Saturday, September 22, 2018

Emil Brunner on the Reality of God's Wrath and its Appeasement in Christ's Atoning Sacrifice

In my lengthy review of The Christ Who Heals by Terryl and Fiona Givens I discuss, among many other things, the issue of expiation, propitiation, and the wrath of God, unpopular concepts that are downplayed in many circles these days, notwithstanding their appearance in biblical and uniquely Latter-day Saint Scriptures:


In his The Mediator, Emil Brunner wrote the following which is rather apropos as he argues against the claim, popularized by C.H. Dodd in The Bible and the Greeks (1935) that God having a wrath and the need for appeasement thereof is opposed to the witness of the Bible and is derived from fickle pagan deities who had to be propitiated by their followers:

The God who is really angry, really loves. To reject the idea of the wrath of God also means to reject His Love. Then all that is left, both negatively and positively, is the abstract idea of law. The idea that God is angry is no more anthropopathic than the thought that God loves. The reason why the idea of the divine anger is always exposed to misunderstanding is because among men anger is ethically wrong. And yet, even among men do we not speak of a “righteous anger”? And does not the flame of righteous anger show that love also is truly personal? To banish all emotions from the sphere of the Divine Good is not the work of Christian thought but of “Greek-modern,” that is, rational thought.

God is angry because He is personal, because He really loves. The Bible speaks so naturally about the divine wrath, even in the New Testament, because it is so full of the thought of the personal love of God, which is something quite different from the “rational moral purposive will.” Once again, this is not a relic of primitive thought . . . God is angry. What does that mean to the man who knows this? That a disaster is hanging over him which he cannot avert. He knows the cause: his unfaithfulness. But along with this sense of impending disaster goes also the sense of his impotence to avert this disaster by any merely interior or ethical means. The nearest approach to such an attempt would be an inward transformation at the very centre of the disturbance, which is indeed the personal relation, that is, to return to the original personal relationship. Ah! if only this were possible! But the way to this possibility is blocked by a double barrier: inability to achieve this, and also the feeling that it would not be permitted; in other words, sin which cannot be rooted out, and guilt which can never be made good. If ever the way to God is to be reopened and the normal relationship restored, something else will have to take place. This process would be expiation.

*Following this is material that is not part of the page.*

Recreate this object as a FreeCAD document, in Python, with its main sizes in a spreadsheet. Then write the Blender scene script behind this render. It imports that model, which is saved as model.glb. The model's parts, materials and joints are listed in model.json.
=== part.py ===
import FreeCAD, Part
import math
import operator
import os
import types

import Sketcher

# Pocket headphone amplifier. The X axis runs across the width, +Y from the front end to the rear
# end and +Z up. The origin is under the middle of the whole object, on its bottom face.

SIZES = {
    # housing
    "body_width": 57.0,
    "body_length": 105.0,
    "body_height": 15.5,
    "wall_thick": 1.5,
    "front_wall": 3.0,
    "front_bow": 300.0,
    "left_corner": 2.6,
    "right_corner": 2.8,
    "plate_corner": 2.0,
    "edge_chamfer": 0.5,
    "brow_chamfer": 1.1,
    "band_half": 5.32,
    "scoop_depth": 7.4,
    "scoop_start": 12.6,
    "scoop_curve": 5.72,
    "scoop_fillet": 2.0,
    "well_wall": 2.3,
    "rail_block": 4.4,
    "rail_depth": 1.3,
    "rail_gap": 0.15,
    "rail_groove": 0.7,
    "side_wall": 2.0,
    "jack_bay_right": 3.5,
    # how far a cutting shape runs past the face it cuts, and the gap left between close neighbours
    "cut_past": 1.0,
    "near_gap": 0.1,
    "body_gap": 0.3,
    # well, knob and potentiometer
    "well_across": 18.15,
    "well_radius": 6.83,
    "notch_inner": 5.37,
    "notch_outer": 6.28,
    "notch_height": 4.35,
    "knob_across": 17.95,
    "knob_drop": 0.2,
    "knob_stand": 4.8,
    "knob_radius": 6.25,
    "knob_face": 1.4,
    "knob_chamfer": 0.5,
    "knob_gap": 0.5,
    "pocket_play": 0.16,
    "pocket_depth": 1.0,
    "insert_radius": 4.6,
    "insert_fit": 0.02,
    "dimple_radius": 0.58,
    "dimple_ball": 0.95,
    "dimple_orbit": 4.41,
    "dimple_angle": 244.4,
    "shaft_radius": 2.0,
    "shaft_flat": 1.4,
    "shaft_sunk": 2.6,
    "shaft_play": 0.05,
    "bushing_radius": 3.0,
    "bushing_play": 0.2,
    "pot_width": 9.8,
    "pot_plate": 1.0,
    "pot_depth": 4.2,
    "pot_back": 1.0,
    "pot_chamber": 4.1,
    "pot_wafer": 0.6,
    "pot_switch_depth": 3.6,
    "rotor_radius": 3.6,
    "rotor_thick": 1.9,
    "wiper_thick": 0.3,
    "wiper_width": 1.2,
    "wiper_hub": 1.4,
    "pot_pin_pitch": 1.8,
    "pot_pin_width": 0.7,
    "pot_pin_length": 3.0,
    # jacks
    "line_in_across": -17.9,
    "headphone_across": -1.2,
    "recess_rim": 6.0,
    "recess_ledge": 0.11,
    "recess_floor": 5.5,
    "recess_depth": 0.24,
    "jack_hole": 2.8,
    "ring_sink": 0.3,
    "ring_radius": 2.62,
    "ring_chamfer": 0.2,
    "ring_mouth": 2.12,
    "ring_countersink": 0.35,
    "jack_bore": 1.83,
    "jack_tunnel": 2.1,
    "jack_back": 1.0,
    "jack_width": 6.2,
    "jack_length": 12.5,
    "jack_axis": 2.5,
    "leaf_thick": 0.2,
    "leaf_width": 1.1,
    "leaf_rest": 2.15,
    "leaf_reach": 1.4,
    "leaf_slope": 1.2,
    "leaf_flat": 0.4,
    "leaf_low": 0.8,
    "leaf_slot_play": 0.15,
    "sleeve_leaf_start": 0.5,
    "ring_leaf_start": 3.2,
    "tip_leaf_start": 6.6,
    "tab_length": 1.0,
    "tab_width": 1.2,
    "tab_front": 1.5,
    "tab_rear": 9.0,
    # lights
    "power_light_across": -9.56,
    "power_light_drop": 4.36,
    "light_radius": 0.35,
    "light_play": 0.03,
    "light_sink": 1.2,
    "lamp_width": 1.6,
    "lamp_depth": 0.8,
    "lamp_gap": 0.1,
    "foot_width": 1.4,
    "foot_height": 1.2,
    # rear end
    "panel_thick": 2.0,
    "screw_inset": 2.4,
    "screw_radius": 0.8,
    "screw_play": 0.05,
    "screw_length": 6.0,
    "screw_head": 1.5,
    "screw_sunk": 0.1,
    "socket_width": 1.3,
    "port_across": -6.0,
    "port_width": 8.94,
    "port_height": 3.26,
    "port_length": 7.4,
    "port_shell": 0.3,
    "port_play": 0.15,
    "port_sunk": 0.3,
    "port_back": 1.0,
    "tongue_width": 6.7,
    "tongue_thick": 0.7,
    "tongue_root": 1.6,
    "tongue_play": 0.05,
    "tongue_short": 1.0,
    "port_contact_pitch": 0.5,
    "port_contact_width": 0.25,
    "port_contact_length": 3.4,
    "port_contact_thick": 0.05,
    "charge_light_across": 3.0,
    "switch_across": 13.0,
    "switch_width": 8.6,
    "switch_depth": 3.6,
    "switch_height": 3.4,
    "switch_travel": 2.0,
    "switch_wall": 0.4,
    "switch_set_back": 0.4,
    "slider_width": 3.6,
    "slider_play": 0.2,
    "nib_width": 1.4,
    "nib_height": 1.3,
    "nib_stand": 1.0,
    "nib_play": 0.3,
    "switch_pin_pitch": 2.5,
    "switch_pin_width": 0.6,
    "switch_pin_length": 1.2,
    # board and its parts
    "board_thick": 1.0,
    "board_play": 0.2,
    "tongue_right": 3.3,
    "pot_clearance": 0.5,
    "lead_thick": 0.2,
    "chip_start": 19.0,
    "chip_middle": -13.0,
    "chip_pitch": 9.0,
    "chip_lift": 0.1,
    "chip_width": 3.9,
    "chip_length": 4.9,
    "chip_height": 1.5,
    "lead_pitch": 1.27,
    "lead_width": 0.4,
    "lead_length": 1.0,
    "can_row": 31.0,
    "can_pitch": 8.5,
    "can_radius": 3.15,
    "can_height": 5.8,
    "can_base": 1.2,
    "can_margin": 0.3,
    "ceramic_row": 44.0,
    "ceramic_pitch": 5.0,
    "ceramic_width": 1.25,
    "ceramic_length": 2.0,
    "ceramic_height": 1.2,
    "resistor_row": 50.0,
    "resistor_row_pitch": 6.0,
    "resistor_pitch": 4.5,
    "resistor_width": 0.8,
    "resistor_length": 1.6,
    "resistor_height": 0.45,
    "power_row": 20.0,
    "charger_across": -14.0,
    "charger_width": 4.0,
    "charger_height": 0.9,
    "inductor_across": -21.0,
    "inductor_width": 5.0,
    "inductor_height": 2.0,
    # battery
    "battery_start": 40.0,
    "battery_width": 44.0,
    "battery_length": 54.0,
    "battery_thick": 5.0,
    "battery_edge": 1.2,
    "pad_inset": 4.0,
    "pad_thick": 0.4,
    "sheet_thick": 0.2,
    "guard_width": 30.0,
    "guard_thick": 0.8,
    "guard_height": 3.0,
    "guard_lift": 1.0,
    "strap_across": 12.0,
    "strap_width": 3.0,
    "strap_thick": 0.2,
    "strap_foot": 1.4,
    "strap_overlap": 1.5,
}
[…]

In the ancient rites and ideas of expiation something of this vital truth still lives; otherwise it scarcely exists anywhere else—in mysticism least of all. Of course, we are aware of the primitive nature and the inadequacy of all these religious means of expiation. But it is more than doubtful whether the rejection of these ideas in favour of a non-ritual religious ethic brings us any nearer to the truth than the practice of these rites. It is difficult to say which of these two is nearer to the truth: rational moralism, or primitive religion with its propitiatory rites; for both have preserved one element of truth and have lost another. Rational moralism recognizes the insufficiency of all human means of expiation; sacrificial religion recognizes the need for the expiatory sacrifice. Hence the truth resides in that expiatory sacrifice which is not offered by man but by God, and therefore, because it is a divine transaction, has been offered once for all. (Emil Brunner, The Mediator: A Study of the Central Doctrine of the Christian Faith [trans. Olive Wyon; London: The Lutterworth Press, 1934], 478-79)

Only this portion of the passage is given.